According to ICE statements from Monday and Tuesday, Guerrero, Cortes, Montes Cuevas and Orona Prieto were transferred to ICE custody on Monday following “their May 31 arrest by Phoenix Police Department on criminal charges.”

“Those charges are pending,” ICE spokeswoman Yasmeen Pitts O’Keefe said on Tuesday.

Guerrero, Cortes, Montes Cueva — the three DACA beneficiaries — were released on an “order of release on recognizance” and placed under an ICE supervision program called Alternatives to Detention, she said.

They all have cases pending before immigration court, Pitts O’Keefe said. 

While DACA provides some protection from deportation for Guerrero, Cortes and Montes Cuevas, they are still at risk of ICE removing them from the country.  

“This is just the beginning,” Ybarra Maldonado said. “Once ICE has you in their grasp it is very difficult to get out of that and stay in the country. ICE will continue to pursue removal proceedings and try to get them deported.”

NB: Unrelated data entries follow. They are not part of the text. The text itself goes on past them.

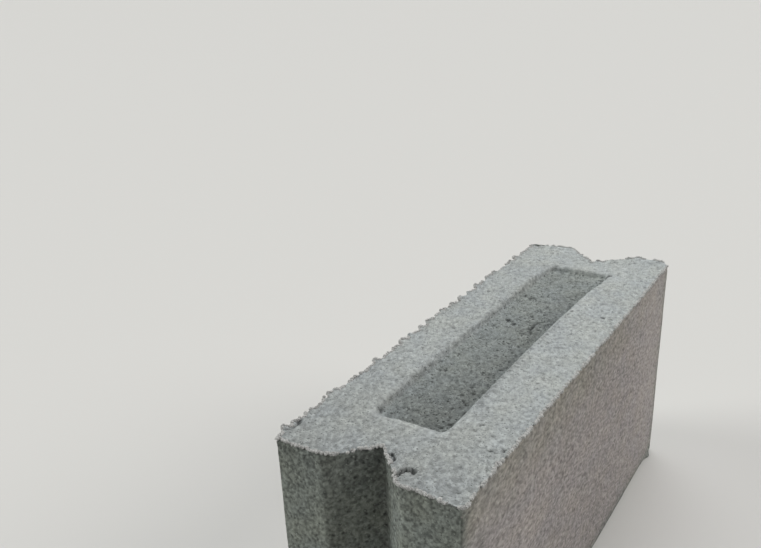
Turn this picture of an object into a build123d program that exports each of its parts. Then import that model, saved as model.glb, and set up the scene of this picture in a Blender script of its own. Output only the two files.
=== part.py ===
"""Solid pressed sand-cement wall block, keyed at both ends and in its top bed.

The block stands on its lower bed with the length along Y, the thickness along X and the
height along Z. The origin is the middle of the lower bed. All sizes are in millimetres.
"""

import os

from build123d import *

# Body
block_length = 400.0
block_thickness = 130.0
block_height = 200.0
corner_radius = 2.0

# Mortar groove down the middle of each end
groove_depth = 25.0
groove_mouth = 55.0
groove_root_radius = 3.0
groove_shoulder_radius = 6.0

# Recess pressed into the top bed, and the flat rim left round it; the press plate sits a
# little nearer the left side
left_rim = 32.5
right_rim = 43.0
rim_behind_groove = 27.0
recess_depth = 5.0
recess_draft_angle = 20.0
recess_corner_radius = 6.0
recess_lip_radius = 3.5
recess_floor_radius = 1.5

recess_width = block_thickness - left_rim - right_rim
recess_length = block_length - 2 * (groove_depth + rim_behind_groove)
recess_middle = (left_rim - right_rim) / 2

# How far apart two lengths may be and still count as the same when corners are picked
same_length = 0.01


def corners_beside_middle(sketch, distance):
    """Corners of a sketch that lie this far to either side of its middle line."""
    return sketch.vertices().filter_by(lambda corner: abs(abs(corner.X) - distance) < same_length)


with BuildPart() as block:
    # The outline seen from above is the same at every height: a rectangle with a V cut
    # into each short side, its root and shoulders rounded by the mould
    with BuildSketch() as outline:
        Rectangle(block_thickness, block_length)
        with BuildLine():
            Polyline(
                (-groove_mouth / 2, block_length / 2),
                (0, block_length / 2 - groove_depth),
                (groove_mouth / 2, block_length / 2),
                close=True,
            )
        groove = make_face(mode=Mode.SUBTRACT)
        mirror(groove, about=Plane.XZ, mode=Mode.SUBTRACT)
        fillet(corners_beside_middle(outline, 0), radius=groove_root_radius)
        fillet(corners_beside_middle(outline, groove_mouth / 2), radius=groove_shoulder_radius)
        fillet(corners_beside_middle(outline, block_thickness / 2), radius=corner_radius)
    extrude(amount=block_height)

    # The press plate leaves a shallow recess whose walls lean outwards so that it lifts clear
    with BuildSketch(Plane((recess_middle, 0, block_height))):
        RectangleRounded(recess_width, recess_length, radius=recess_corner_radius)
    extrude(amount=-recess_depth, taper=recess_draft_angle, mode=Mode.SUBTRACT)

    top_bed = block.faces().sort_by(Axis.Z)[-1]
    fillet(top_bed.inner_wires()[0].edges(), radius=recess_lip_radius)
    recess_floor = block.faces().filter_by(Axis.Z).sort_by(Axis.Z)[-2]
    fillet(recess_floor.edges(), radius=recess_floor_radius)

block.part.label = "block"

os.makedirs("parts", exist_ok=True)
export_step(block.part, "parts/block.step")
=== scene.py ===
"""Looks of a solid pressed sand-cement wall block, keyed at both ends and in its top bed.

The body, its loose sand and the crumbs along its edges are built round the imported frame,
which stands on its lower bed with the length along Y, the thickness along X and the height
along Z. The near end is at -Y and the right side at +X. Sizes are in metres.
"""

import math

import bmesh
import bpy
import numpy as np
from bpy.props import FloatProperty, FloatVectorProperty, IntProperty, PointerProperty
from bpy.types import Operator, Panel, PropertyGroup
from mathutils import Matrix, Vector, noise


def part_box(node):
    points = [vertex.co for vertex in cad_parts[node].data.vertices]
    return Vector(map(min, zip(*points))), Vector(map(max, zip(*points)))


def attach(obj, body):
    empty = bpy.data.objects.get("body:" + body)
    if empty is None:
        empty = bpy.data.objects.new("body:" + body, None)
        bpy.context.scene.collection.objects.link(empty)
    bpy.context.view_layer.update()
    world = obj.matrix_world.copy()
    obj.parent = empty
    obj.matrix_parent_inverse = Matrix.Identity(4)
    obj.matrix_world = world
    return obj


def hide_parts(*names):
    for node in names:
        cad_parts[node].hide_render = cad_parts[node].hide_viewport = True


bl_info = {
    "name": "Pressed Sand-Cement Block",
    "version": (1, 0, 0),
    "blender": (4, 5, 0),
    "location": "3D View > Sidebar > Block",
    "description": "Dresses a packed wall block in pressed sand and cement, with its stage",
    "category": "Object",
}

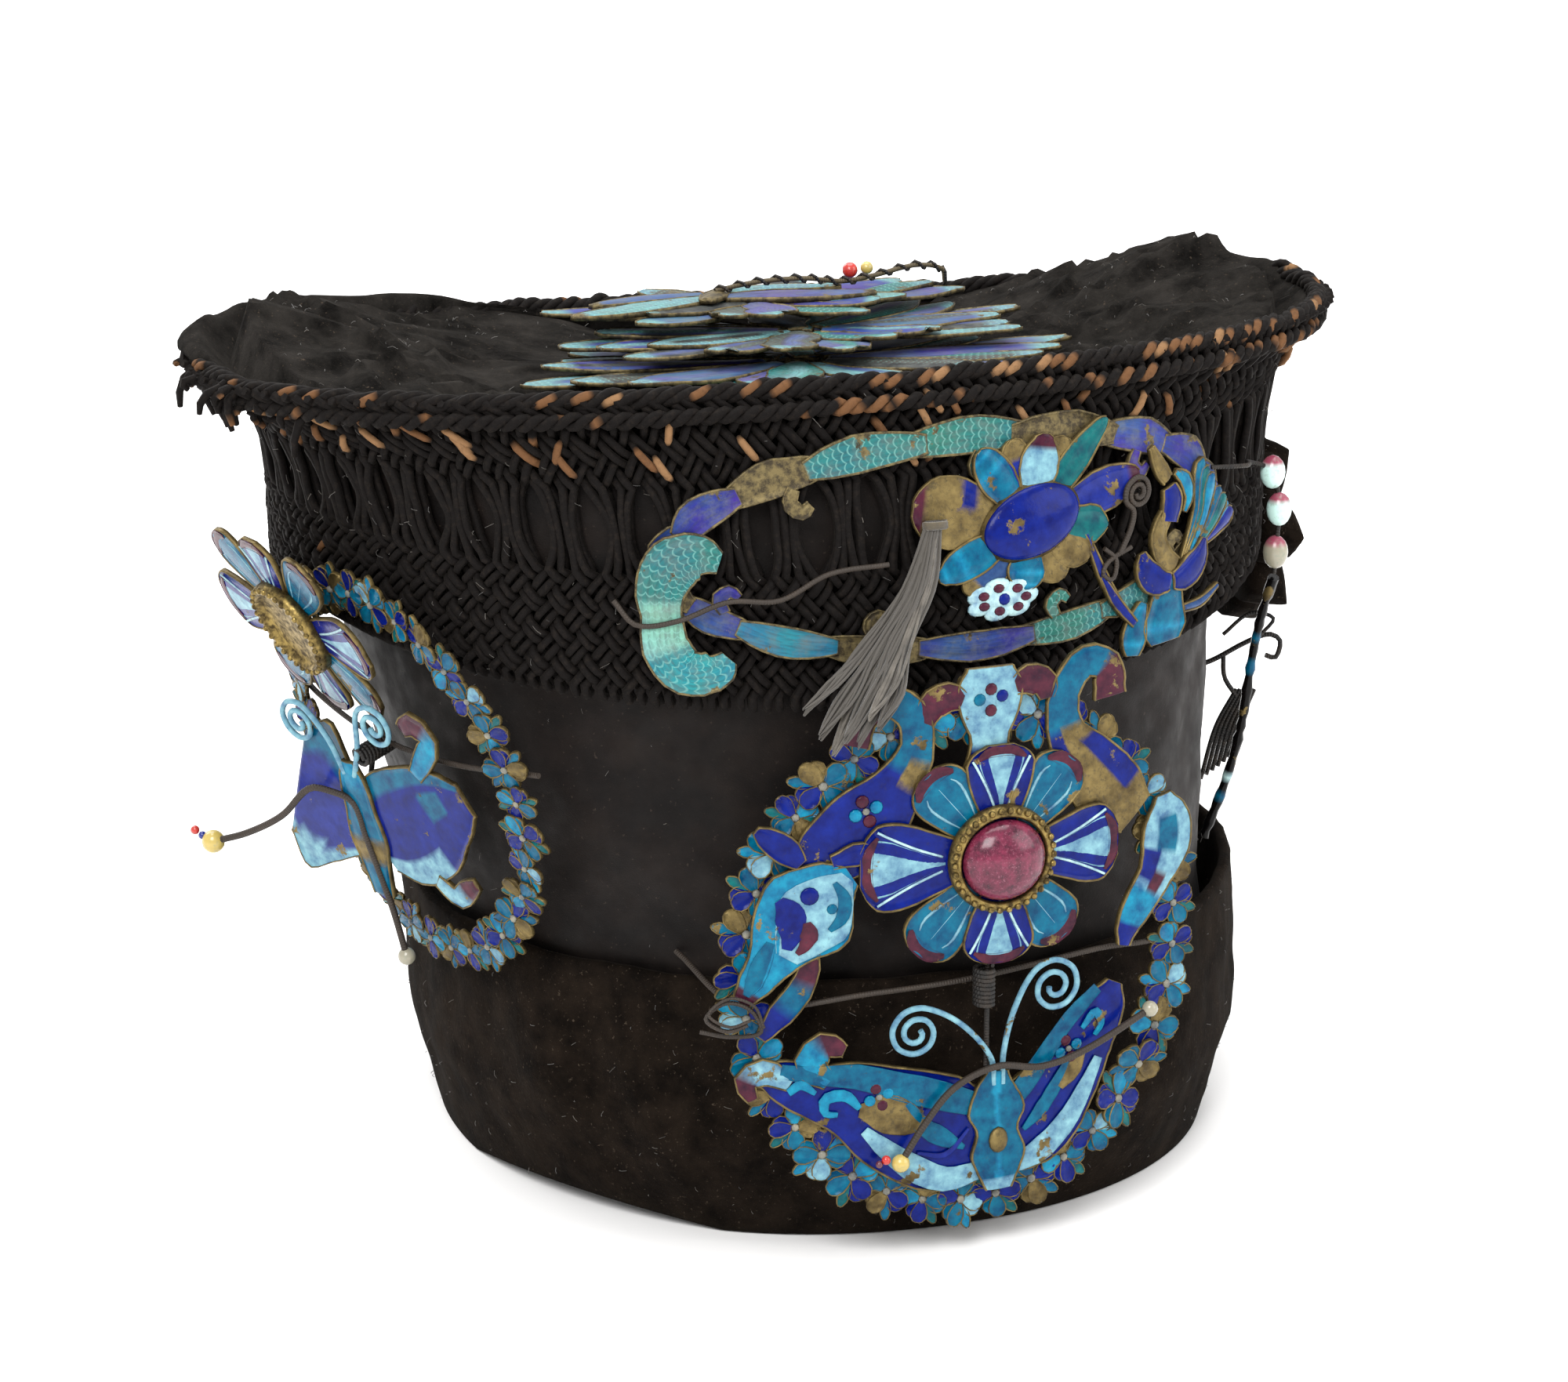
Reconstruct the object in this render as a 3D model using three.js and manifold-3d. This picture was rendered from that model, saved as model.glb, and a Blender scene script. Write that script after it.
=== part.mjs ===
// A court lady's hat: satin drum, velvet cuff, flared basket of plaited silk cord, sunk velvet crown,
// and enamelled, feather-inlaid ornaments that stand off the cloth on wires. Millimetres, +Z up, front
// towards -Y.
import * as THREE from 'three';
import { mergeVertices } from 'three/addons/utils/BufferGeometryUtils.js';
import Module from 'manifold-3d';

const wasm = await Module();
wasm.setup();

// Driving sizes of the cloth body
const HEM_HALF_WIDTH = 84;
const HEM_HALF_DEPTH = 86;
const DRUM_HEIGHT = 125;
const CUFF_HEIGHT = 57;
const BASKET_HEIGHT = 46;
const RIM_HALF_WIDTH = 125;
const RIM_HALF_DEPTH = 78;
const LEAN = -12;
const SQUARENESS = 2.1;
const SATIN = 2;
const VELVET = 2.4;
const BASKET_WALL = 4.5;
const ROPE_RADIUS = 2.6;
const CORNER_RAISE = 9;
const CUFF_STAND_OFF = 5;
const HEM_LIFT = 3;
const FOOT_SCALLOP = 0.8;

// Driving sizes of the ornaments
const GAP = 0.3;
const PLATE = 1;
const LAYER = PLATE + GAP;
const WIRE = 0.6;
const COIL_RADIUS = 2.4;
const COIL_LENGTH = 8;
const FRONT_RING = { width: 52, height: 57, band: 10, florets: 28, centre: [0, 0] };
const LEFT_RING = { width: 41, height: 46, band: 8, florets: 24, centre: [-8, -5] };
const BROW_RING = { width: 66, height: 22, band: 6.5, florets: 18, centre: [-5, -3] };
const LOTUS = 28;
const STONE = 9.2;
const SETTING_HEIGHT = 2.6;
const BEAD = 2.2;
const BUD = 3.1;
const BROW_STAND_OFF = 0.6;
const ROSETTE_THICKNESS = 10;
const TOP_STEP = 4.2;
const STRIP_RADIUS = 1.3;
const STEM_RADIUS = 1.5;

// Facets
const WALL_STEPS = 40;
const EYES = 30;
const ROPE_STEPS = 48;

// Drum rings, as shares: rise of DRUM_HEIGHT, lean of LEAN, join of the way from the hem's half width
// and half depth to the basket foot's, width, front and back of the sizes found there
const DRUM_RINGS = [
  { rise: 0.016, width: 0.968, front: 0.957, back: 0.99, lean: 0, join: 0 },
  { rise: 0.18, width: 1.027, front: 1.04, back: 1.05, lean: 0, join: 0 },
  { rise: 0.44, width: 1.004, front: 1.003, back: 1.02, lean: 0.25, join: 0 },
  { rise: 0.72, width: 1.017, front: 0.98, back: 0.98, lean: 0.62, join: 0.2 },
  { rise: 0.86, width: 0.946, front: 0.954, back: 0.957, lean: 0.82, join: 0.6 },
  { rise: 1, width: 0.889, front: 0.93, back: 0.934, lean: 1, join: 1 },
];

// Basket rings, as shares: rise of BASKET_HEIGHT, width of RIM_HALF_WIDTH, front and back of
// RIM_HALF_DEPTH, and how far tips, front, back and right side lift, of BASKET_HEIGHT
const BASKET_RINGS = [
  { rise: 0, width: 0.864, front: 1.167, back: 1.128, tips: 0.11, fore: -0.13, aft: 0, side: 0 },
  { rise: 0.44, width: 0.872, front: 1.12, back: 1.03, tips: 0.1, fore: -0.04, aft: -0.09, side: 0.01 },
  { rise: 0.6, width: 0.88, front: 1.1, back: 0.99, tips: 0.09, fore: 0, aft: -0.14, side: 0.01 },
  { rise: 0.77, width: 0.9, front: 1.07, back: 0.95, tips: 0.08, fore: 0.06, aft: -0.18, side: 0.02 },
  { rise: 0.9, width: 0.94, front: 1.045, back: 0.91, tips: 0.075, fore: 0.12, aft: -0.21, side: 0.02 },
  { rise: 1, width: 1, front: 1.026, back: 0.88, tips: 0.067, fore: 0.16, aft: -0.23, side: 0.02 },
];
const EYE_FOOT = 0.44;
const EYE_MIDDLE = 0.6;
const EYE_HEAD = 0.77;
const DRUM_TOP = 0.68;
const CROWN_SEAT = 0.87;

// Drag folds of the satin: angle and spread in degrees, rise of DRUM_HEIGHT, depth of SATIN, slant in
// degrees for each share of rise
const SATIN_FOLDS = [
  { angle: -128, spread: 11, rise: 0.66, reach: 0.16, depth: 1.1, slant: -60 },
  { angle: -112, spread: 9, rise: 0.7, reach: 0.16, depth: 0.8, slant: -60 },
  { angle: -40, spread: 10, rise: 0.74, reach: 0.2, depth: -0.8, slant: 0 },
  { angle: 70, spread: 12, rise: 0.7, reach: 0.2, depth: 0.9, slant: 30 },
];

// Creases and bulges of the velvet cuff: angle and spread in degrees, rise of CUFF_HEIGHT, depth of VELVET
const CUFF_FOLDS = [
  { angle: -150, spread: 10, rise: 0.6, reach: 0.35, depth: 1.2 },
  { angle: -132, spread: 8, rise: 0.5, reach: 0.35, depth: 0.9 },
  { angle: -60, spread: 14, rise: 0.4, reach: 0.3, depth: 0.8 },
  { angle: 40, spread: 14, rise: 0.5, reach: 0.3, depth: 1 },
];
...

Orona Prieto is undocumented, said Viridiana Hernandez, executive director of Poder in Action, a group that advocates for police and criminal justice reform.

Pitts O’Keefe said Tuesday that Orona Prieto is in ICE custody and has a hearing pending before an immigration judge. She said Orona Prieto was recently deported in early 2015 after Border Patrol found him near the U.S-Mexico border.

“ICE records indicate on Feb. 27, 2015, he was previously encountered by U.S. Border Patrol near Antelope Wells, New Mexico,” Pitts O’Keefe said. “Border Patrol issued him an order for expedited removal. On Feb. 28, he was removed back to Mexico.”

Puente, Poder in Action, and Living United for Change Arizona are among the groups who continue to advocate for the release of Orona Prieto, and the demonstrators who they say were wrongly arrested by Phoenix police.

They also are calling on Democratic elected officials — Phoenix Mayor Kate Gallego and Maricopa County Sheriff Paul Penzone — to end ties that allow for people to be transferred from local police to ICE custody.